Vina melongo mendengar jawaban dari Ica. itu berarti yang dilihat Ica adalah ...

Ting Nong!

Suara bel pintu mengalihkan rasa penasaran Vina atas cerita Ica.

"Nanti lanjutin lagi, ya, ceritanya. Ibu buka pintu dulu." Wanita yang dulu menikah di usia 20 tahun itu bergegas membuka pintu. Rupanya tetangga sebelah yang datang.

Dari ruang tengah masih terdengar suara Ica yang tengah bersenandung karena larut dalam pikirannya akan pria tampan yang mengontrak di sebelah rumahnya.

"Masuk, Riz!" pinta Vina dengan suara yang kencang, memberi kode pada anak gadisnya agar menghentikan senandungnya.

Ica yang mendengar suara lantang Ibunya pun menghentikan senandungnya, tetapi wajahnya masih penuh dengan senyum.

"Maaf ya, Vin, ganggu malam-malam gini," ucap si tamu yang suara baritonnya membuat Ica kembali mimisan.

"Itu suara cogan yang tadi," gumam Ica pelan, matanya kembali berbinar, begitu juga dengan darah yang kembali menetes di hidungnya. Susah payah Ica mencoba menghentikan mimisannya.

"Sendiri aja, Caca mana?" Sepertinya Vina sudah mengenal akrab tetangga barunya.

Ica berjalan mendekat ke arah bufet yang menjadi pembatas antara ruang tamu dan ruang tengah, untuk mengintip. Memastikan apakah pendengarannya sama dengan pikirannya, bahwa yang datang itu adalah tetangga barunya.

"Sudah tidur, sepertinya kecapean," jawab si pria yang garis wajahnya begitu tegas dengan alis tebal dan hidung mancung dihiasi kacamata minus.
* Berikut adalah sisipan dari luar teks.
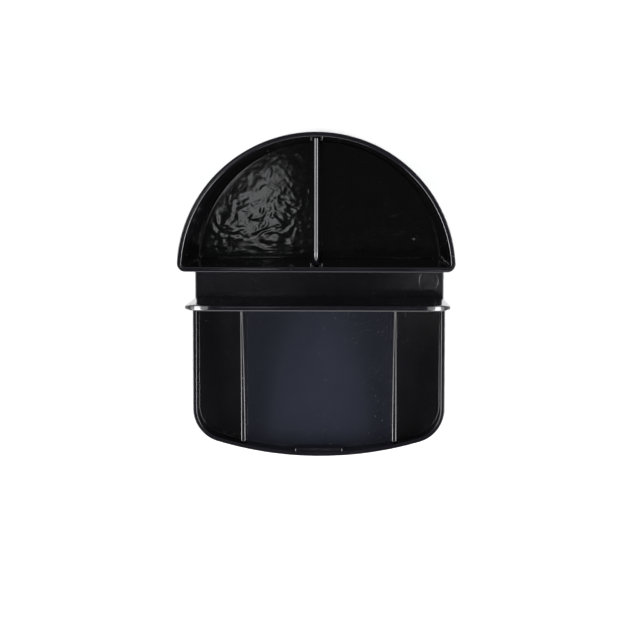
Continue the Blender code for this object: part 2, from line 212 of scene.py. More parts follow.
# Hairlines: tilt and turn of each family in radians, and how little it changes along its length
SCRATCH_FAMILIES = ((0.3, 0.35, 0.03), (1.2, 1.35, 0.02), (2.1, 2.45, 0.04))
SCRATCH_LEAN = 0.4
SCRATCH_WIDTH = 0.004                   # noise values this near the middle count as a line
SCRATCH_PATCHES = (0.52, 0.64)
DUST_CHOSEN = (0.955, 0.96)             # chances between which a cell starts to hold a speck
DUST_SPECK = (0.26, 0.08)               # distances over which a speck fades in
DUST_LEVEL = (0.6, 0.95)                # upward part of the normal that dust starts and finishes on
DUST_DRIFTS = (0.42, 0.62)
SMUDGE_PATCHES = (0.40, 0.72)
EDGE_POINTINESS = (0.53, 0.62)
EDGE_PATCHES = (0.35, 0.65)

# ---- Stage, in metres and degrees ----------------------------------------------------------------

STAGE_SIZE = 8.0
STAGE_SIDES = 8
SKY_COLOUR = (0.96, 0.98, 1.0, 1.0)
SKY_TOP = 0.95                          # sine of the elevation where the dark ceiling starts
SKY_EDGE = 0.35                         # and where the pale surroundings are fully bright
ZENITH_LIGHT = 0.10
HORIZON_LIGHT = 1.1
WHITE = (1.0, 1.0, 1.0)
COOL_WHITE = (0.95, 0.97, 1.0)
CENTRE_AIM = (0.0, 0.0, 0.0)
TRAY_AIM = (0.0, -0.05, 0.0)
# Lights: name, place, aim, width and height, brightness. Those of a pair stand on both sides.
PAIRED_LIGHTS = (
    ("softbox", (1.30, 0.10, 1.30), CENTRE_AIM, (0.9, 1.6), 4.0),
    ("strip", (1.27, -0.05, 1.27), TRAY_AIM, (1.4, 0.5), 18.0),
    ("front_strip", (1.16, -0.66, 1.02), TRAY_AIM, (0.9, 1.0), 15.0),
)
FRONT_LIGHT = ("front_softbox", (0.0, -1.70, 1.05), CENTRE_AIM, (1.4, 0.8), 5.0)
CARD_HEIGHT = 1.60
CARD_DARK = (0.62, 0.66, 0.70)
CARD_LIGHT = (0.88, 0.94, 1.00)
# Cards: name, corners seen from above, brightness
CARDS = (
    ("card_over_cup", ((-0.0800, 0.0732), (-0.1028, 0.0600), (-0.1500, -0.0100), (-0.1560, -0.0240),
                       (-0.0780, -0.0330)), 0.45),
    ("card_over_slot_right", ((0.1700, -0.0850), (0.1000, -0.0850), (0.1100, -0.1150),
                              (0.1700, -0.1150)), 0.40),
)
CAMERA_PLACE = (0.0187, 0.0741, 1.1273)
CAMERA_TURN = (-4.5, 0.94, 0.08)
CAMERA_LENS = 114.75
SENSOR_WIDTH = 36.0
VIEW_DEPTH = 30.0

# Angles on a round corner of a cross-section
TURN_OUT = math.pi
TURN_UP = math.pi / 2
TURN_IN = 0.0
TURN_DOWN = 1.5 * math.pi


def width_scale(height):
    """Outside width at a height, as a share of the width at the floor."""
    return 1.0 + (height - FLOOR_TOP) * DRAFT / HALF_WIDTH


TRAY_FRONT = PANEL_FRONT + (BASE_LOW.y - PANEL_FRONT) / width_scale(TRAY_TOP)
BOW_CENTRE = TRAY_FRONT + TRAY_BOW


# ---- Outlines ------------------------------------------------------------------------------------

def arc(centre_x, centre_y, radius, start, end, steps=ROUND_STEPS):
    """Points on a round stretch, both ends included."""
    points = []
    for step in range(steps + 1):
        angle = start + (end - start) * step / steps
        points.append((centre_x + radius * math.cos(angle), centre_y + radius * math.sin(angle)))
    return points


def between(start, end, steps):
    """Evenly spaced points strictly between two others."""
    points = []
    for step in range(1, steps):
        share = step / steps
        points.append((start[0] + (end[0] - start[0]) * share, start[1] + (end[1] - start[1]) * share))
    return points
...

Pria yang merupakan sahabat lama Vina itu mendaratkan bokongnya di sofa setelah dipersilahkan duduk.

"Kamu sudah ke Pak RT, melapor jadi warga baru?"

"Belum, mungkin besok saja. Kamu, bisa antar aku ke Pak RT, kan?"

"Pliss, Ica aja yang anterin, Bu," guman Ica dalam hati dengan wajah mulai terlihat pucat karena darah yang keluar dari hidungnya semakin banyak.

"Nanti kamu diantar sama anakku aja, ya. Soalnya, besok pagi aku ada keperluan. Ic ...."

Bruk!

Suara benda jatuh terdengar di ruang tamu tepat di saat Vina ingin memanggil Ica. Membuat kedua orang dewasa itu menoleh ke sumber suara.

"Astaghfirullah, Ica!" pekik Vina, kaget melihat tubuh Ica yang terjatuh dengan wajah penuh darah.